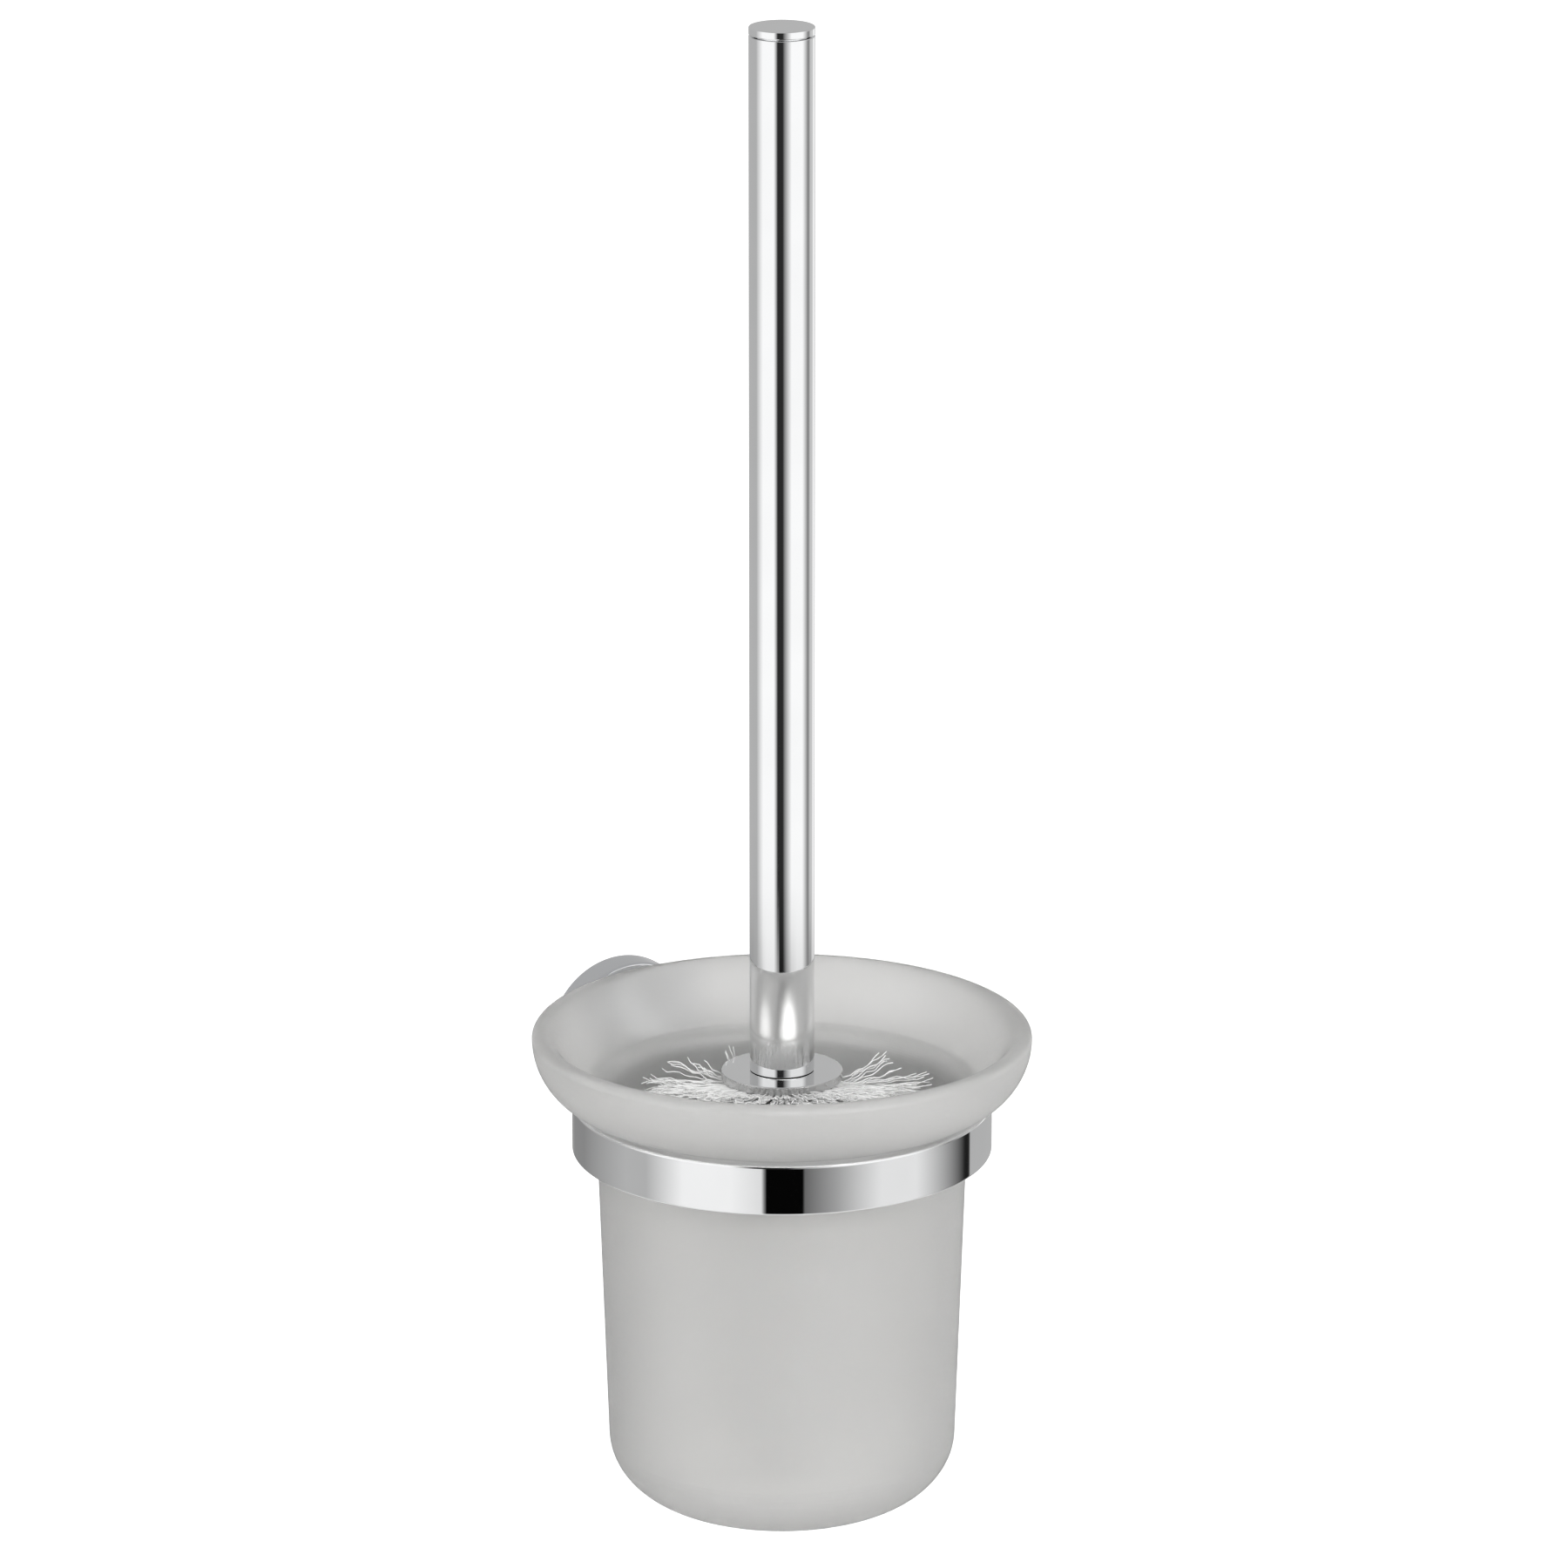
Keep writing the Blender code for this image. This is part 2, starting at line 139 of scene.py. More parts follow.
# Screws and the knurled insert.
SCREW_SIDES = 48
SCREW_PITCH = 0.0007
SET_PITCH = 0.0005
STUD_PITCH = 0.0010
THREAD_ROWS = 6                 # rows of points to one turn of thread
THREAD_DEPTH = 0.35             # depth of a thread, in pitches
THREAD_END = 0.6                # chamfer at the end of a thread, in pitches
WALL_SHANK = 0.00175
ARM_SHANK = 0.0020
ARM_HEAD_DEPTH = 0.0024
ARM_THREAD_GAP = 0.0004         # plain neck under the arm screw's head, and the chamfer at its end
ARM_SOCKET_LEFT = 0.0010        # metal left between the arm screw's socket and the seat of its head
HEAD_RIM = 0.0003
SOCKET_ACROSS = 0.0025
SOCKET_DEPTH = 0.0013
SOCKET_CONE = 0.3               # depth of the cone in a socket's floor, in socket radii
SET_SOCKET_ACROSS = 0.0015
SET_SOCKET_DEPTH = 0.0015
SET_SOCKET_OVER = 0.0010
SET_EDGE = 0.0002
KNURLS = 48                     # crossing grooves each way round the insert
KNURL_STEP = 0.00045            # climb for one radian of a groove's wave
KNURL_DEPTH = 0.00018
KNURL_ROWS = 60

# The brush head.
TUFTS = 18                      # tufts round one row
TUFT_FILAMENTS = 20
TUFT_RADIUS = 0.0011
TUFT_SPREAD = 0.045             # how far a filament strays round its row, in radians
TIP_SPREAD = 2.2                # how much taller a side tuft is at its tips than at its roots
TIP_SCATTER = 0.0006
TIP_UNEVEN = 0.0007
FILAMENT = 0.00015              # radius of a filament at its root
FILAMENT_TAPER = 0.7            # radius of its tip, as a share of the root's
ROOT_DEPTH = 0.0004             # how deep filaments start inside the core
CRIMP = 0.0003                  # size of the wave along a filament
CRIMP_TURNS = (2.2, 3.6)
DRIFT = 0.05                    # sideways drift of a filament's tip, in radians
END_RINGS = ((0.0, 1), (0.0035, 6), (0.0070, 11))    # radius and number of the tufts on the core's end
END_EXTRA = 14                  # filaments more in an end tuft than in a side one
END_SPLAY = (1.4, 3.2)          # how far a filament spreads, as a multiple of its foot's place
END_SCATTER = 0.0025
END_GAP = 0.0003                # left between the filaments and the tumbler's floor
END_REACH = 0.68                # how far the end tufts spread, as a share of their node's radius

# The top row, splayed into a fan.
FACING = math.radians(240.0)    # heading, about the axis, that the fan's tall side faces
FAN_LAYERS = 3
FAN_FILAMENTS = 42
FAN_FILAMENT = 0.00020
FAN_SPREAD = 0.09
FAN_START = 0.0012              # how far below the core's top the uppermost layer starts
FAN_LAYER_STEP = 0.0024
FAN_TIP_STEP = 0.0030
FAN_RAGGED = 0.0022
FAN_REACH = (0.0260, 0.0345)
FAN_CRIMP = 0.0005
# Degrees away from the fan's front, and the height of its top there.
FAN_TOPS = ((0.0, 0.0160), (45.0, 0.0150), (75.0, 0.0115), (95.0, 0.0075), (115.0, 0.0010),
            (180.0, -0.0030))
# Long strays: heading from the fan's front and spread in degrees, lowest and highest tip,
# nearest and farthest reach, count.
FAN_STRAYS = ((-84.0, 20.0, 0.0085, 0.0125, 0.0300, 0.0350, 26),
              (-98.0, 12.0, 0.0120, 0.0155, 0.0190, 0.0310, 9),
              (84.0, 10.0, 0.0080, 0.0130, 0.0330, 0.0375, 18),
              (86.0, 12.0, 0.0140, 0.0180, 0.0230, 0.0300, 9))
STRAY_FILAMENT = 0.00019
STRAY_START = (0.0010, 0.0030)
STRAY_CRIMP = 0.0006
STRAY_LIFT = 1.5                # how late along its length a stray bends up
CURLS = 6                       # short filaments that curl up past the disc's edge
CURL_HEADINGS = (-140.0, -112.0)
CURL_START = 0.0020
CURL_RISE = (0.0008, 0.0022)
CURL_REACH = (0.0010, 0.0030)
CURL_CRIMP = 0.0001
CURL_LIFT = 3.2

# The camera, placed from the axis of the rod.
CAMERA_REACH = 1.954
CAMERA_TURN = math.radians(-30.0)
CAMERA_HEIGHT = 0.668
CAMERA_LENS = 191.5
SENSOR = 36.0
AIM_HEIGHT = 0.0872
AIM_ASIDE = 0.0005               # the aim passes this far to the right of the axis


# ---- meshes ----

def placed(y=0.0, tilt=0.0):
    return Matrix.Translation((AXIS.x, y, 0.0)) @ Matrix.Rotation(tilt, 4, "X")


UPRIGHT = placed(AXIS.y)
OUTWARDS = placed(0.0, math.pi / 2.0)      # local +Z points away from the wall


def arc(centre, reach, rise, start, end, count):
    """Points of an elliptical arc; angles in degrees from straight outwards."""
    points = []
    for step in range(count + 1):
        turn = math.radians(start + (end - start) * step / count)
        points.append((centre[0] + reach * math.cos(turn), centre[1] + rise * math.sin(turn)))
    return points


def rounded(corner, radius, start, end, count=6):
    """A rounded profile corner: corner is the centre of the rounding."""
    return arc(corner, radius, radius, start, end, count)


def new_piece(name, points, faces, finish, sharp=SHARP):
    mesh = bpy.data.meshes.new(name)
    mesh.from_pydata(points, [], faces)
    mesh.materials.append(finish)
    mesh.shade_smooth()
    mesh.set_sharp_from_angle(angle=sharp)
    piece = bpy.data.objects.new(name, mesh)
    bpy.context.scene.collection.objects.link(piece)
    return piece


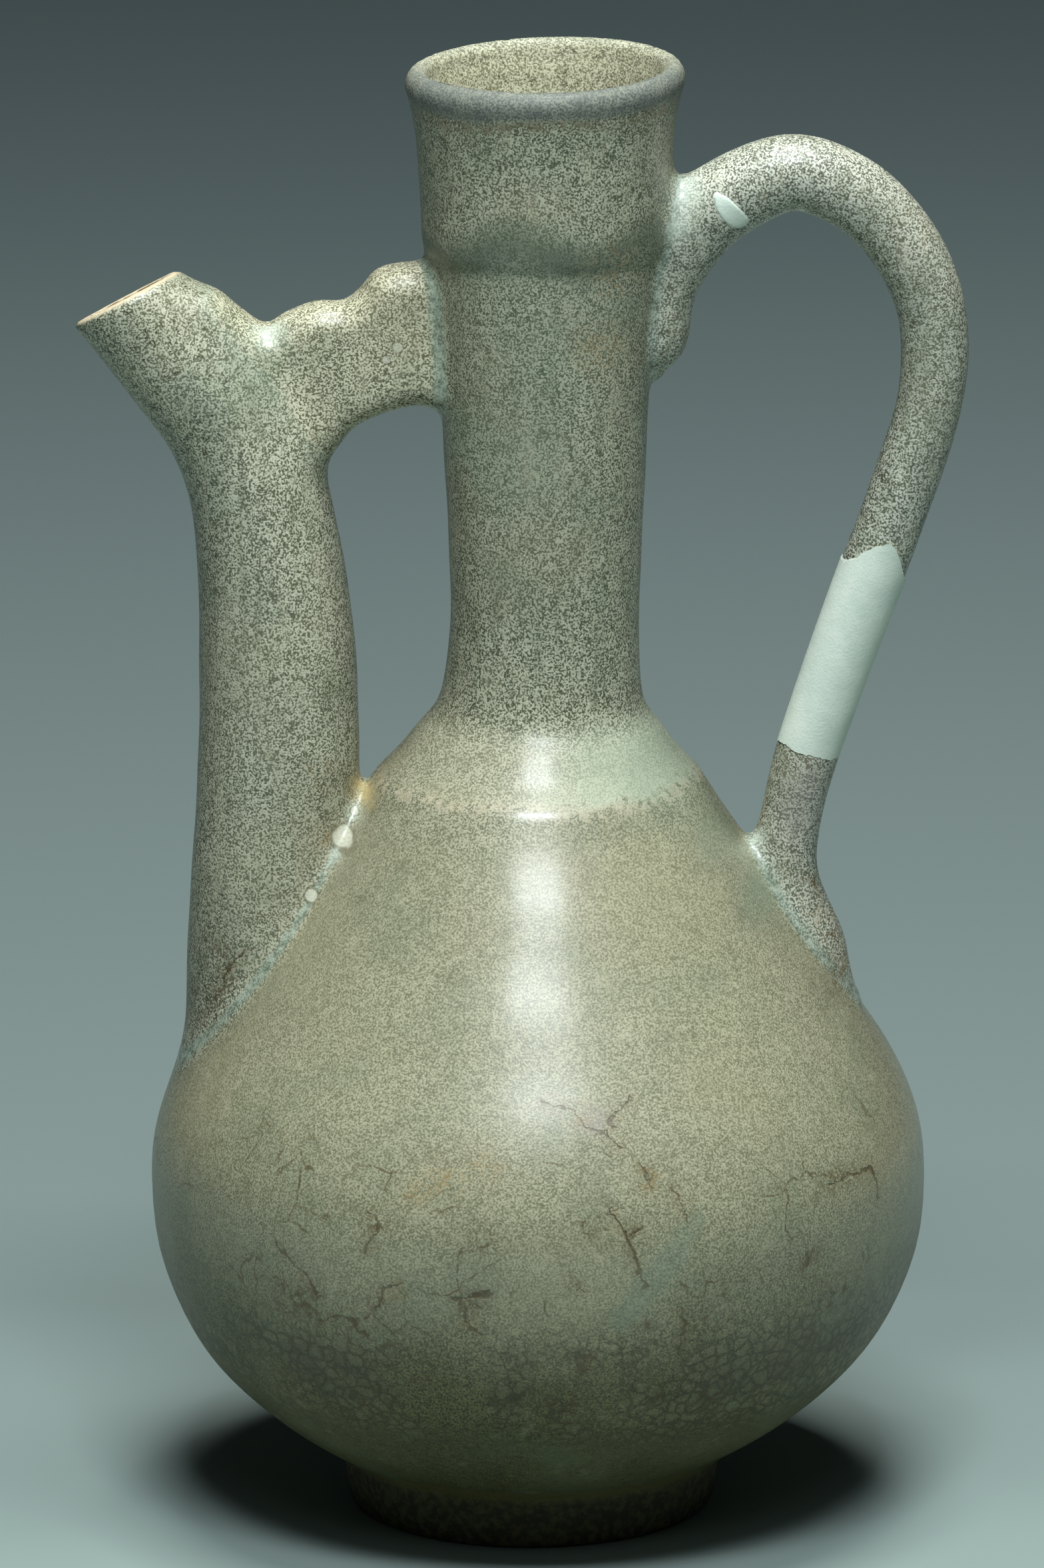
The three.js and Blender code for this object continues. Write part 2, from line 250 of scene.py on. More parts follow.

Requirements
Return the listing above word for word, with the pictures removed.

Written solution
Keep writing the Blender code for this image. This is part 2, starting at line 139 of scene.py. More parts follow.
# Screws and the knurled insert.
SCREW_SIDES = 48
SCREW_PITCH = 0.0007
SET_PITCH = 0.0005
STUD_PITCH = 0.0010
THREAD_ROWS = 6                 # rows of points to one turn of thread
THREAD_DEPTH = 0.35             # depth of a thread, in pitches
THREAD_END = 0.6                # chamfer at the end of a thread, in pitches
WALL_SHANK = 0.00175
ARM_SHANK = 0.0020
ARM_HEAD_DEPTH = 0.0024
ARM_THREAD_GAP = 0.0004         # plain neck under the arm screw's head, and the chamfer at its end
ARM_SOCKET_LEFT = 0.0010        # metal left between the arm screw's socket and the seat of its head
HEAD_RIM = 0.0003
SOCKET_ACROSS = 0.0025
SOCKET_DEPTH = 0.0013
SOCKET_CONE = 0.3               # depth of the cone in a socket's floor, in socket radii
SET_SOCKET_ACROSS = 0.0015
SET_SOCKET_DEPTH = 0.0015
SET_SOCKET_OVER = 0.0010
SET_EDGE = 0.0002
KNURLS = 48                     # crossing grooves each way round the insert
KNURL_STEP = 0.00045            # climb for one radian of a groove's wave
KNURL_DEPTH = 0.00018
KNURL_ROWS = 60

# The brush head.
TUFTS = 18                      # tufts round one row
TUFT_FILAMENTS = 20
TUFT_RADIUS = 0.0011
TUFT_SPREAD = 0.045             # how far a filament strays round its row, in radians
TIP_SPREAD = 2.2                # how much taller a side tuft is at its tips than at its roots
TIP_SCATTER = 0.0006
TIP_UNEVEN = 0.0007
FILAMENT = 0.00015              # radius of a filament at its root
FILAMENT_TAPER = 0.7            # radius of its tip, as a share of the root's
ROOT_DEPTH = 0.0004             # how deep filaments start inside the core
CRIMP = 0.0003                  # size of the wave along a filament
CRIMP_TURNS = (2.2, 3.6)
DRIFT = 0.05                    # sideways drift of a filament's tip, in radians
END_RINGS = ((0.0, 1), (0.0035, 6), (0.0070, 11))    # radius and number of the tufts on the core's end
END_EXTRA = 14                  # filaments more in an end tuft than in a side one
END_SPLAY = (1.4, 3.2)          # how far a filament spreads, as a multiple of its foot's place
END_SCATTER = 0.0025
END_GAP = 0.0003                # left between the filaments and the tumbler's floor
END_REACH = 0.68                # how far the end tufts spread, as a share of their node's radius

# The top row, splayed into a fan.
FACING = math.radians(240.0)    # heading, about the axis, that the fan's tall side faces
FAN_LAYERS = 3
FAN_FILAMENTS = 42
FAN_FILAMENT = 0.00020
FAN_SPREAD = 0.09
FAN_START = 0.0012              # how far below the core's top the uppermost layer starts
FAN_LAYER_STEP = 0.0024
FAN_TIP_STEP = 0.0030
FAN_RAGGED = 0.0022
FAN_REACH = (0.0260, 0.0345)
FAN_CRIMP = 0.0005
# Degrees away from the fan's front, and the height of its top there.
FAN_TOPS = ((0.0, 0.0160), (45.0, 0.0150), (75.0, 0.0115), (95.0, 0.0075), (115.0, 0.0010),
            (180.0, -0.0030))
# Long strays: heading from the fan's front and spread in degrees, lowest and highest tip,
# nearest and farthest reach, count.
FAN_STRAYS = ((-84.0, 20.0, 0.0085, 0.0125, 0.0300, 0.0350, 26),
              (-98.0, 12.0, 0.0120, 0.0155, 0.0190, 0.0310, 9),
              (84.0, 10.0, 0.0080, 0.0130, 0.0330, 0.0375, 18),
              (86.0, 12.0, 0.0140, 0.0180, 0.0230, 0.0300, 9))
STRAY_FILAMENT = 0.00019
STRAY_START = (0.0010, 0.0030)
STRAY_CRIMP = 0.0006
STRAY_LIFT = 1.5                # how late along its length a stray bends up
CURLS = 6                       # short filaments that curl up past the disc's edge
CURL_HEADINGS = (-140.0, -112.0)
CURL_START = 0.0020
CURL_RISE = (0.0008, 0.0022)
CURL_REACH = (0.0010, 0.0030)
CURL_CRIMP = 0.0001
CURL_LIFT = 3.2

# The camera, placed from the axis of the rod.
CAMERA_REACH = 1.954
CAMERA_TURN = math.radians(-30.0)
CAMERA_HEIGHT = 0.668
CAMERA_LENS = 191.5
SENSOR = 36.0
AIM_HEIGHT = 0.0872
AIM_ASIDE = 0.0005               # the aim passes this far to the right of the axis


# ---- meshes ----

def placed(y=0.0, tilt=0.0):
    return Matrix.Translation((AXIS.x, y, 0.0)) @ Matrix.Rotation(tilt, 4, "X")


UPRIGHT = placed(AXIS.y)
OUTWARDS = placed(0.0, math.pi / 2.0)      # local +Z points away from the wall


def arc(centre, reach, rise, start, end, count):
    """Points of an elliptical arc; angles in degrees from straight outwards."""
    points = []
    for step in range(count + 1):
        turn = math.radians(start + (end - start) * step / count)
        points.append((centre[0] + reach * math.cos(turn), centre[1] + rise * math.sin(turn)))
    return points


def rounded(corner, radius, start, end, count=6):
    """A rounded profile corner: corner is the centre of the rounding."""
    return arc(corner, radius, radius, start, end, count)


def new_piece(name, points, faces, finish, sharp=SHARP):
    mesh = bpy.data.meshes.new(name)
    mesh.from_pydata(points, [], faces)
    mesh.materials.append(finish)
    mesh.shade_smooth()
    mesh.set_sharp_from_angle(angle=sharp)
    piece = bpy.data.objects.new(name, mesh)
    bpy.context.scene.collection.objects.link(piece)
    return piece


The three.js and Blender code for this object continues. Write part 2, from line 250 of scene.py on. More parts follow.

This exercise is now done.